È invece la semplice curiosità a spingere Rolery, giovane nativa nata nella stagione sbagliata e quindi condannata alla solitudine, a recarsi nella città dei "nati lontano", dove, per altro, può trovare coetanei, forse addirittura un compagno.
La narrazione passa rapidamente da un punto di vista all'altro, da quello dei nativi a quello dei "nati lontano", creando un gioco di specchi deformanti che è poi la caratteristica tipica dei romanzi di fantascienza della Le Guin.
Le similitudini tra questo romanzo e La mano sinistra delle tenebre sono tali che è davvero difficile giudicarlo per se stesso. Tanti sono i punti in comune che saranno poi approfonditi in quel romanzo: la forza della natura che impone alleanze improbabili, gli alieni che si guardano tra loro, con un continuo alternarsi di punti di vista per cui il diverso, quello sbagliato, è sempre l'altro, l'idea che il clima possa portare cambiamenti sulla fisiologia umana (qui i nativi fertili solo in determinati momenti per sfruttare le estati per crescere i figli, gli ermafroditi su Gheten), l'approfondire la mentalità aliena, la solitudine come motore degli eventi.
Rispetto a quel romanzo, però, tutto è solo un abbozzo e si percepisce come l'autrice non avesse ancora consapevolezza piena dei propri mezzi e dei propri intenti. Sopratutto, il lettore trova lontani tutti i personaggi. Sia Rolery che Jakob Agat sono in fin dei conti, per noi che leggiamo, alieni. Proprio perché c'è uno sforzo nel costruire dei meccanismi mentali diversi dai nostri li sentiamo lontani e non riusciamo fino in fondo ad empatizzare con loro. Anche il desiderio degli hainita di rimanere esiliati e non volersi rassegnare a capire il mondo che ormai abitano da generazioni ha qualcosa di artificioso che ci fa subito percepire le loro posizioni come sbagliate. Per quanto ingenua, l'istintiva saggezza di Rolery si connota subito come la voce dell'autrice.
Andando avanti la Le Guin imparerà a farci immergere totalmente nelle menti di un'umanità diversa, fino a farci dimenticare che non si parla di noi e a farci amare anche personaggi diretti verso il disastro.
Con questo non voglio dire che Il pianeta dell'esilio sia un brutto romanzo. È una storia di fantascienza come oggi non si usano più, con una certa ingenuità di fondo, ma connotata da un'indubbia eleganza.
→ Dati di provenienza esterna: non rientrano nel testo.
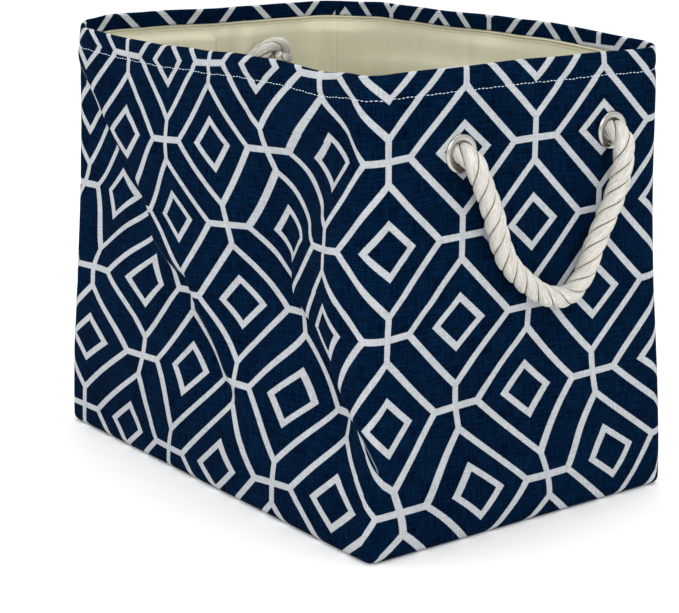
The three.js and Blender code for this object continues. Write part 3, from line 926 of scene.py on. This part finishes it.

Un libro che vale la pena di leggere a prescindere, anche se bisogna sapere che non è il meglio che l'autrice abbia prodotto.
Quello che mi sono chiesta, leggendolo, è se oggi a un'autrice come la Le Guin sarebbe stata data la stessa possibilità di crescita. Da quel che ne so, quando questo romanzo uscì, il suo secondo romanzo di fantascienza (dopo Il mondo di Rokannon, un altro romanzo interessante, ma embrionale), vendette abbastanza (erano anche altri tempi, in questo senso), senza però suscitare particolare clamore.
Cosa direbbe oggi un editore a un autore in analoga posizione: osa pure, non aver paura di fare qualcosa di potenzialmente shoccante e con grandi ambizioni letterarie o, piuttosto vola basso, tieniti stretto i lettori che già hai, non impelagarti in temi scottanti, dopo tutto scrivi di genere e il tuo lettore vuole solo evadere?
Io un po' temo la seconda versione. Poi, certo, la Le Guin non ha proprio un caratterino accomodante e l'editore del secondo tipo lo avrebbe mandato a pascolare. Quelli, però, erano anche altri tempi, con altre vendite, altri ritorni economici e, per certi versi, forse, maggiore possibilità contrattuale da parte degli autori.
Di certo mi ha fatto toccare con mano la semplice verità che nessuno nasce imparato. Anche gli autori migliori hanno imparato ad essere tali, hanno scritto romanzi che col senno di poi hanno trovato ingenui e hanno trovato la loro strada non sempre al primo colpo.